## Data Analysis with pandas

Each survey respondent was asked questions about what they typically eat for Thanksgiving, along with some demographic questions, like their gender, income, and location. This dataset will allow us to discover regional and income-based patterns in what Americans eat for Thanksgiving dinner.
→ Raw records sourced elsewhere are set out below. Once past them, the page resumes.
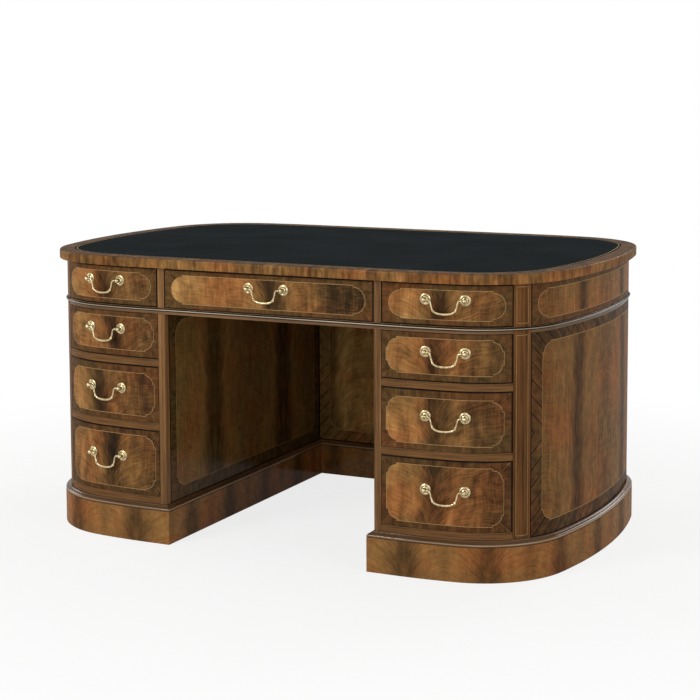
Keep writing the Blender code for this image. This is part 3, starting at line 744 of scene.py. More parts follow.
def straight_wood(name, along, tones, seed, source="place", coat=(LACQUER_WEIGHT, LACQUER_ROUGHNESS),
                  painted_highlight=None):
    """Wood whose fibres run along an axis. tones are dark and pale; the last argument is a height,
    a half width and the colour of a pale line painted along that height as a highlight."""
    material, tree = new_material(name)
    if source == "place":
        place = add(tree, "ShaderNodeAttribute", attribute_name="place").outputs["Vector"]
    else:
        place = add(tree, "ShaderNodeTexCoord").outputs["Object"]
    pores = [PORE_WIDTH] * 3
    pores[along] = PORE_LENGTH
    bands = [GRAIN_BAND] * 3
    bands[along] = GRAIN_BAND_LENGTH
    fine = drawn_out(tree, place, pores, {"W": seed, "Scale": 1.0, "Detail": 2.0})
    wide = drawn_out(tree, place, bands, {"W": seed, "Scale": 1.0, "Detail": 3.0})
    tone = add(tree, MATH, {0: wide, 1: GRAIN_BAND_SHARE, 2: STRAIGHT_TONE}, operation="MULTIPLY_ADD")
    tone = swing(tree, fine, PORE_SHARE, tone)
    colour = add(tree, RAMP, {0: tone}, [(0.15, tones[0]), (0.85, tones[1])])
    # A pale line is painted along the given height, standing for a highlight.
    if painted_highlight:
        height, half_width, pale_colour = painted_highlight
        z = add(tree, "ShaderNodeSeparateXYZ", {0: place}).outputs["Z"]
        off = add(tree, MATH, {0: z, 1: height}, operation="SUBTRACT")
        off = add(tree, MATH, {0: off}, operation="ABSOLUTE")
        share = add(tree, RANGE, {"Value": off, "From Min": half_width / 2, "From Max": half_width,
                                  "To Min": HIGHLIGHT_MOST, "To Max": 0.0}, interpolation_type="SMOOTHSTEP")
        highlight_mask = add(tree, MATH, {0: wide, 1: share}, operation="MULTIPLY")
        highlight_mask = add(tree, MATH, {0: highlight_mask, 1: HIGHLIGHT_PATCHES}, operation="MULTIPLY", use_clamp=True)
        colour = add(tree, MIX, {0: highlight_mask, 6: colour, 7: linear(pale_colour)}, data_type="RGBA").outputs[2]
    polished(tree, colour, fine, coat)
    return material


print("pores", PORE_WIDTH * 1000, "mm wide on bands of", GRAIN_BAND * 1000, "mm")

# %% [markdown]
# One function makes all the straight woods. Rails and stiles are polished like the veneer but
# quieter, so that they frame it. The plinth's moulding has a thicker coat that catches a bright
# line along its nose, and a pale line is painted there too, as a painted highlight. Carcase and
# drawer linings are plain pale wood, so an open drawer shows at once that only the outside is dressed.

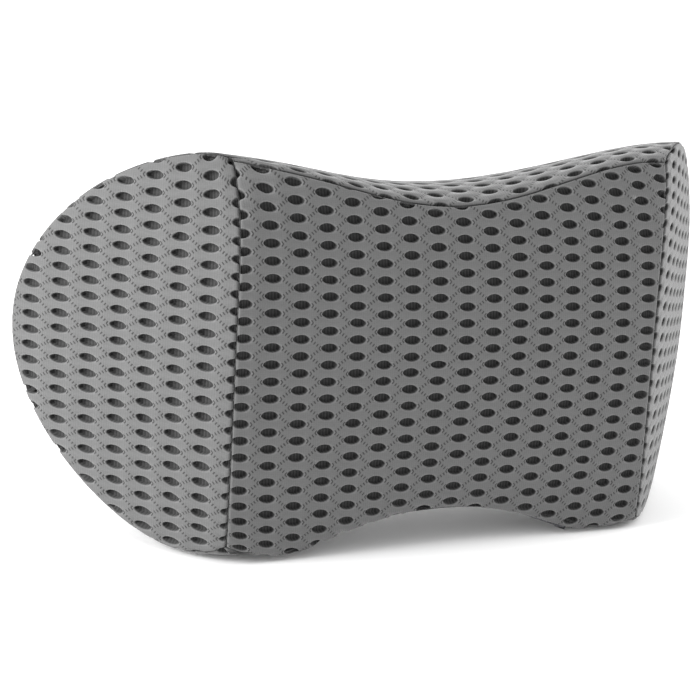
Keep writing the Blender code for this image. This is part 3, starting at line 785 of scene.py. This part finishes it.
tape_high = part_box("zipper_front_tape")[1]
rear_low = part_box("zipper_rear_tape")[0]
coil_low, coil_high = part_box("zipper_front_coil")
rear_coil_low, rear_coil_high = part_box("zipper_rear_coil")
ZIPPER_Y = (tape_high[1] + rear_low[1]) / 2
ZIPPER_PIVOT_Z = next(j for j in frame["joints"] if j["name"] == "zipper_travel")["pos_m"][2]
CHAIN_HALF = float(coil_high[0])
TAPE_TOP = float(tape_high[2])
TAPE_THICKNESS = 0.0005
ZIPPER_RADIUS = TAPE_TOP - TAPE_THICKNESS / 2 - ZIPPER_PIVOT_Z
TAPE_REACH = float(tape_high[0])
SKIN_INSIDE = 0.0035         # the tapes' ends tuck up this far inside the cloth


def zipper_line(x):
    """Height of the tapes' middle plane: an arc over the chain, then an ease up inside the cloth."""
    far = np.abs(x)
    on_arc = ZIPPER_PIVOT_Z + np.sqrt(ZIPPER_RADIUS ** 2 - np.minimum(far, CHAIN_HALF) ** 2)
    s = x / (FACE_WIDTH / 2 + ZIPPER_Y * math.tan(FLARE))
    sine = (ZIPPER_Y / END_WIDTH / math.cos(FLARE)) ** (1 / DEPTH_POWER)
    skin = half_round(s, np.pi - math.asin(sine))[..., 2] + SKIN_INSIDE
    ease = np.clip((far - CHAIN_HALF) / (TAPE_REACH - CHAIN_HALF), 0, 1)
    return on_arc + (skin - on_arc) * (3 * ease ** 2 - 2 * ease ** 3)


# Woven polyester tape, black, with ribs 2 mm apart.
TAPE_RIB = 0.00197
tape_material, tape_shader = new_material("woven_polyester_tape", "#1a1a1b", 0.8, Sheen_Weight=0.3)
place = node(tape_material, "ShaderNodeTexCoord").outputs["Object"]
weft = node(tape_material, "ShaderNodeTexWave", {"bands_direction": "X"}, Vector=place,
            Scale=1 / TAPE_RIB / BANDS_PER_UNIT, Distortion=2.0)
tape_bump = node(tape_material, "ShaderNodeBump", Height=weft.outputs["Fac"], Strength=0.6, Distance=0.0002)
tape_material.node_tree.links.new(tape_bump.outputs["Normal"], tape_shader.inputs["Normal"])
# Nylon 6 monofilament, black, smooth drawn wire.
coil_material = new_material("nylon_monofilament", "#202022", 0.35, IOR=1.53)[0]

x_run = np.linspace(-TAPE_REACH, TAPE_REACH, 121)
chain_x = np.linspace(-CHAIN_HALF, CHAIN_HALF, 1001)
COIL_PITCH = 0.0015
WIRE_RADIUS = 0.00024
COIL_BELOW = 0.0013          # the coils' middle line, under the tapes
FRONT_OUTER = SLOT_FRONT + 0.0006
REAR_OUTER = SLOT_REAR + 0.0012
FRONT_SEWN = 0.0016          # each line of stitches, in from its tape's outer edge
REAR_SEWN = -0.0024
SEWN_BELOW = 0.0004
SEWN_RADIUS = 0.0003
for name, inner, outer, sewn_in, coil_a, coil_b in (
        ("front", float(tape_high[1]), FRONT_OUTER, FRONT_SEWN, coil_low, coil_high),
        ("rear", float(rear_low[1]), REAR_OUTER, REAR_SEWN, rear_coil_low, rear_coil_high)):
    y_run = np.linspace(inner, outer, 5)
    strip = np.stack(np.broadcast_arrays(x_run[:, None], y_run[None, :], zipper_line(x_run)[:, None]),
                     axis=-1)
    tape = surface(f"zipper_{name}_tape_woven", strip, flip=name == "front")
    cloth = tape.modifiers.new("tape_thickness", "SOLIDIFY")
    cloth.thickness = TAPE_THICKNESS
    cloth.offset = 0
    tape.data.materials.append(tape_material)
    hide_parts(f"zipper_{name}_tape")

    half_wide = (coil_b[1] - coil_a[1]) / 2 - WIRE_RADIUS
    centre_y = (coil_b[1] + coil_a[1]) / 2
    turn = chain_x / COIL_PITCH * 2 * np.pi
    angle = np.arcsin(chain_x / ZIPPER_RADIUS)
    radial = ZIPPER_RADIUS - COIL_BELOW + half_wide * np.sin(turn)
    helix = np.stack([radial * np.sin(angle), centre_y + half_wide * np.cos(turn),
                      ZIPPER_PIVOT_Z + radial * np.cos(angle)], axis=-1)
    coil = bpy.data.curves.new(f"zipper_{name}_coil_spiral", "CURVE")
    coil.dimensions = "3D"
    coil.bevel_depth = WIRE_RADIUS
    coil.bevel_resolution = 1
    coil.use_fill_caps = True
    spline = coil.splines.new("POLY")
    spline.points.add(len(helix) - 1)
    spline.points.foreach_set("co", np.column_stack([helix, np.ones(len(helix))]).ravel())
    coil.materials.append(coil_material)
    spiral = bpy.data.objects.new(f"zipper_{name}_coil_spiral", coil)
    bpy.context.scene.collection.objects.link(spiral)
    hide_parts(f"zipper_{name}_coil")

    sewn_y = np.full(len(x_run), outer + sewn_in)
    sewn = np.stack([x_run, sewn_y, zipper_line(x_run) - SEWN_BELOW], axis=-1)
    sewing = stitched_thread(f"zipper_{name}_stitches", sewn, False, radius=SEWN_RADIUS)
    sewing.data.materials.append(yarn_material)
    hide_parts(f"zipper_{name}_stitching")
    for piece in (tape, spiral, sewing):
        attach(piece, "cushion")

# Zinc die casting under gunmetal paint: dark, satin, with worn brighter spots about 2 mm across.
metal, metal_shader = new_material("gunmetal_painted_zinc", "#4a4a4d", 0.38, Metallic=0.85)
place = node(metal, "ShaderNodeTexCoord").outputs["Object"]
wear = node(metal, "ShaderNodeTexNoise", Vector=place, Scale=1 / 0.002, Detail=4.0).outputs["Fac"]
worn = node(metal, "ShaderNodeMapRange", Value=wear, From_Min=0.5, From_Max=0.75).outputs[0]
paint = node(metal, "ShaderNodeMix", {"data_type": "RGBA"}, Factor=worn, i6=linear("#48484b"),
             i7=linear("#7d7d80")).outputs[2]
metal.node_tree.links.new(paint, metal_shader.inputs["Base Color"])
rough = node(metal, "ShaderNodeMapRange", Value=wear, To_Min=0.3, To_Max=0.5).outputs[0]
metal.node_tree.links.new(rough, metal_shader.inputs["Roughness"])
for node_name in ("zipper_slider", "zipper_pull", "zipper_front_top_stop", "zipper_rear_top_stop",
                  "zipper_bottom_stop"):
    part = frame["nodes"][node_name]
    part.data.materials.clear()
    part.data.materials.append(metal)

# ---- floor and light -----------------------------------------------------------------------------------
# A white sweep of studio paper under a soft light on the left, a weaker one on the right, and the
# weakest overhead; the front is left to the room's own light.

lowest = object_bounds()[0].z
FLOOR_REACH = 6.0
paper = new_material("studio_paper", "#fbfbfb", 0.9)[0]
edge = np.array([-FLOOR_REACH, FLOOR_REACH])
floor = surface("floor", np.stack(np.broadcast_arrays(edge[:, None], edge[None, :], lowest), axis=-1))
floor.data.materials.append(paper)

world = bpy.data.worlds.new("studio_room")
world.use_nodes = True
world.node_tree.nodes["Background"].inputs["Color"].default_value = linear("#ffffff")
world.node_tree.nodes["Background"].inputs["Strength"].default_value = 1.0
bpy.context.scene.world = world


def soft_light(name, place, aimed, width, power):
    """A square area light at a place, aimed at a point."""
    lamp = bpy.data.lights.new(name, "AREA")
    lamp.size = width
    lamp.energy = power
    light = bpy.data.objects.new(name, lamp)
    bpy.context.scene.collection.objects.link(light)
    light.location = place
    light.rotation_euler = (Vector(aimed) - Vector(place)).to_track_quat("-Z", "Y").to_euler()


soft_light("left_light", (-1.5, 0.0, 0.5), (0, 0.04, 0), 0.9, 36)
soft_light("right_light", (1.5, 0.0, 0.5), (0, 0.04, 0), 0.9, 15)
soft_light("top_light", (0, 0.5, 1.6), (0, 0.04, 0), 1.0, 9)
Using this Thanksgiving survey data, we can answer quite a few interesting questions, like:

- Do people in Suburban areas eat more Tofurkey than people in Rural areas?
- Where do people go to Black Friday sales most often?
- Is there a correlation between praying on Thanksgiving and income?
- What income groups are most likely to have homemade cranberry sauce?

### Task 1 - Load Data

- Read about the [data set](https://github.com/fivethirtyeight/data/tree/master/thanksgiving-2015)
- Read in the data to pandas
- Check the shape of the dataframe and examine the different columns
- Check the summary statistics of the dataframe

In [61]:
import pandas as pd
import numpy as np

df = pd.read_csv('thanksgiving.csv', encoding ='Latin-1')
df_r, df_c = df.shape
print (df_r, df_c)
#print(df.head(5))
print (df.columns)
#print (df.index) 
#print (df.dtypes)
#df.describe(exclude=[np.number])

1058 65
Index(['RespondentID', 'Do you celebrate Thanksgiving?',
       'What is typically the main dish at your Thanksgiving dinner?',
       'What is typically the main dish at your Thanksgiving dinner? - Other (please specify)',
       'How is the main dish typically cooked?',
       'How is the main dish typically cooked? - Other (please specify)',
       'What kind of stuffing/dressing do you typically have?',
       'What kind of stuffing/dressing do you typically have? - Other (please specify)',
       'What type of cranberry saucedo you typically have?',
       'What type of cranberry saucedo you typically have? - Other (please specify)',
       'Do you typically have gravy?',
       'Which of these side dishes aretypically served at your Thanksgiving dinner? Please select all that apply. - Brussel sprouts',
       'Which of these side dishes aretypically served at your Thanksgiving dinner? Please select all that apply. - Carrots',
       'Which of these side dishes aretypicall

### Task 2 - Initial Data Analysis

- Create a new dataframe that only includes people that celebrate Thanksgiving
- Find out what the most popular main dish is.
- Do people who eat Tofurkey also have gravy as a side dish (calculate proportions)?
- What is the most popular pie?
- How many pies are eaten other than Apple, Pecan and Pumpkin?
- Look at the age distribution.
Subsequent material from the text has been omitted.